Actually, the same is true for actions: some get " You can't do that," even when you're on the right track, and some get a jokey response like "That won't help you with your score."
For the rest, a few typos and some unclear clues. Also, what's up with bird's nests in text adventures?
Now for the great game that Tryst of Fate really is.
The introductory chapter is marvellous. A small escape game with a few easy puzzles that draws you right into the game. After bumping your head and passing out, a pair of outlaws come into your house and steal your McGuffin...I mean watch. They steal your watch. Once you can get back on your feet and go after them, you cannot go downstairs, because you have just cleaned the rugs and they are still wet... Really...
After getting a good feeling about your puzzle-solving abilities from this intro, you wind up in the Wild West, canyons and tumbleweeds and all.
On your first round exploring the area, things are pretty straightforward. As you draw the map and look around, there's a long SW to NE trail and a typical western town to the west. And oh, that train track crossing you just passed. And that swamp... And herein lies the genius of the game. When you look back after exploring this smallish, comfortable map, you see a daunting trail of unsolved puzzles and promising blocked off sidetrails. Combine this with the laidback confident feeling you got from the intro, and you suddenly realise you've walked straight into a trap.
The puzzles here are a lot harder. Most are logical but require multiple steps and a bit of thought. Despite the smallish map, it's sometimes confusing where the next step is again. Some puzzles have vaguer hints that only made sense to me in hindsight.

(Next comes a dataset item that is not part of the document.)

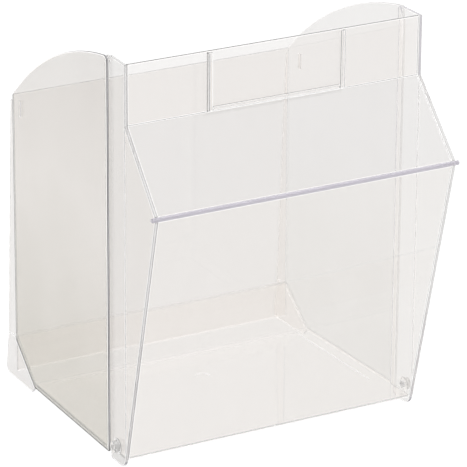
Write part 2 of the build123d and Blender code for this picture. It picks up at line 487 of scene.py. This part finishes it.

And then there's that puzzle. A number/codebreaking puzzle. It's completely logical. It's a substitution code solved by simple addition. And it's hard. I tried to brute-force it with the information I got from the clue, but I got stuck after a promising start. And then I got stuck again. And again. I asked someone on the IF Forum who is way better at math to show me how he would solve it and I got back two pages of calculations. Unfair puzzle? Not really, seeing that it is completely logical. It does expect more mathematic knowledge than many people have at the ready, however.
The descriptions are good. They really evoke the typical western feel. All the cliché elements are there, but they're not overdone. Just enough to make you feel at home, as if you have walked into a western movie, instead of the actual scary unknown wilderness.
I loved the NPCs. The conversations are very well written, although a bit limited. The characters get a lot of personality through their descriptions and their independent actions. (Check out the bartender.)
The story as a whole seemed a bit surreal to me. Timejumping to the Wild West from the comfort of your home to get back your watch? Gumchewing cowboys? But you did just fall and hit your head. That might have something to do with it.
I absolutely loved playing this game. It was tense and exciting when it had to be, and it got me laughing in more relaxed spots. Very sincerely recommended.